Governments should be legally mandated to provide enough schools, hospitals, and housing in oil and gas regions, according to the first student to complete a PhD at the University of Calgary’s law school.
Chidinma Thompson studied for her PhD over six years, while practising law full-time. Since 2009, she has worked at Borden Ladner Gervais LLP’s Calgary office, where she is an associate with the firm’s commercial litigation practice.
Her thesis looks at the quality of infrastructure in the regional municipality of Wood Buffalo, home to the largest single oil deposit known to exist in the world.
“The community really wanted the oil development . . . but there wasn’t enough infrastructure,” Thompson says.
The government gave insufficient thought to the facilities needed to support a huge influx of workers to the region, her research found.
“There weren’t enough schools. Hospitals were over-worked,” she says. Some residents were unable to flush their toilets due to inadequate water treatment facilities. In addition, housing shortages forced companies to fly workers in and out of the area or build “work camps” for staff to live on, which affected retention rates, says Thompson.
Her thesis made two main recommendations on how the law can help to prevent problems from arising in the future.
Firstly, it said Alberta should create a legal requirement for municipal and provincial government officials to consider infrastructure needs at the “approval in principle” stage for oil and gas developments.
In this way: “Alberta can proactively obviate severe growth pressures, crippling demands on public infrastructure and services, lower quality of life for workers in the host areas, and greater risk to industry, energy resource development and private investment,” her thesis states.
It also recommended reforming the law in order to set standards on, for example, the number of extra hospital beds, or houses, needed by areas slated for development.

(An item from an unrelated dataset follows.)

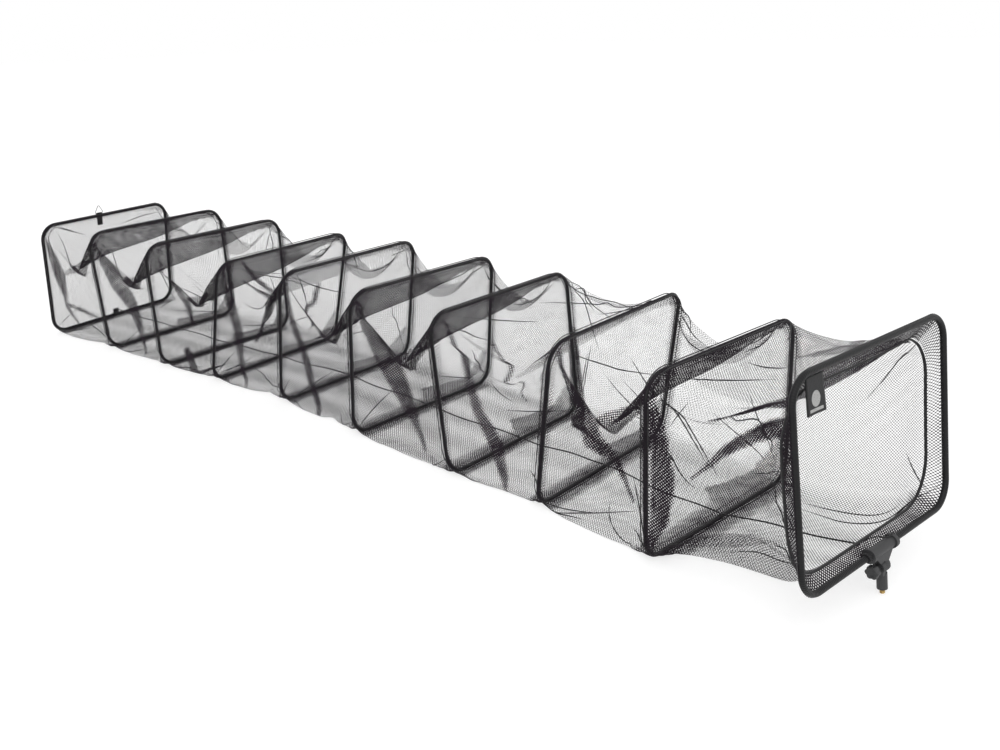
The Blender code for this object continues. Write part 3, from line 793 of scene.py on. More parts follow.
def drawHem(points):
    middle = sum(hemRows) / 2
    width = hoopFit["width"] - 2 * hemShape["sides"]
    height = hoopFit["height"] - hemShape["foot"] - hemShape["top"]
    outline = outlinePoints(width, height, hemShape["corner"], points.shape[1])[0]
    target = np.array([(across, up + hemShape["foot"]) for across, up in outline])
    world = np.array(hoopFrames[0])
    now = (points[hemRows[0]] + points[hemRows[1]]) / 2
    local = (now - world[:3, 3]) @ world[:3, :3]
    move = np.zeros_like(local)
    move[:, 1:] = target - local[:, 1:]
    move = move @ world[:3, :3].T
    for row in range(1, points.shape[0]):
        share = row / middle if row < middle else math.exp(-(((row - middle) / hemShape["spread"]) ** 2))
        points[row] += move * min(share, 1.0)


netGrid, bayCuts = settledNetting()
drawHem(netGrid[0])
netGrid[..., 2] = np.maximum(netGrid[..., 2], netCut["lowest"])
print("netting settled")


def gridMesh(name, grid, cutAcross, cutAlong, material, closed=True, bunched=None):
    # a skin over rows x places, with a UV map in metres of the flat cut
    rows, count = grid.shape[:2]
    around = np.arange(count if closed else count - 1)
    after = (around + 1) % count
    base = (np.arange(rows - 1) * count)[:, None]
    corners = [base + around, base + after, base + count + after, base + count + around]
    faces = np.stack(corners, -1).reshape(-1, 4)
    mesh = bpy.data.meshes.new(name)
    mesh.from_pydata(grid.reshape(-1, 3).tolist(), [], faces.tolist())
    u0 = np.broadcast_to(around * cutAcross, (rows - 1, len(around)))
    v0 = np.broadcast_to((np.arange(rows - 1) * cutAlong)[:, None], u0.shape)
    corners = [(u0, v0), (u0 + cutAcross, v0), (u0 + cutAcross, v0 + cutAlong), (u0, v0 + cutAlong)]
    flat = np.stack([np.stack(corner, -1) for corner in corners], 2).reshape(-1)
    mesh.uv_layers.new(name="metres").data.foreach_set("uv", flat.astype(np.float32))
    if bunched is not None:
        closing = mesh.attributes.new("bunched", "FLOAT", "POINT")
        closing.data.foreach_set("value", bunched.astype(np.float32).ravel())
    mesh.shade_smooth()
    mesh.materials.append(material)
    return mesh


def sheetPiece(mesh, thickness, slot, node, **cut):
    # a sheet as a real skin of both faces
    piece = linkNew(mesh)
    step = piece.modifiers.new("skin", "SOLIDIFY")
    step.thickness = thickness
    step.offset = 0.0
    bpy.context.view_layer.update()
    skin = bpy.data.meshes.new_from_object(piece.evaluated_get(bpy.context.evaluated_depsgraph_get()))
    skin.name = piece.name
    piece.modifiers.clear()
    piece.data = skin
    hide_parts(node)
    return piece


def netPiece(name, grid, cutLength, node, bunched):
    rows, count = grid.shape[:2]
    mesh = gridMesh(name, grid, perimeter / count, cutLength / (rows - 1), netting, bunched=bunched)
    cut = {"flat": (perimeter, cutLength), "held": "stretched", "rests_on": [node]}
    return sheetPiece(mesh, netCut["thickness"], "netting", node, **cut)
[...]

Thompson has not received an official government response to her findings, which have only just been published. But she says her PhD panel, which included former Alberta minister of sustainable development Ted Morton, responded well to the recommendations, as did other figures consulted in the course of her research, such as regional mayor Melissa Blake.
University of Calgary law professor Arlene Kwasniak said: “Her research is critically relevant, and I am confident it will not only be a significant contribution to the law discipline, but also to intergovernmental policy development.”
She is the first student to complete a PhD at the University of Calgary’s law school since it was established in 1976.
The school is unique in North America for having a graduate program specializing exclusively in energy, environmental, and natural resources law, said law dean Ian Holloway.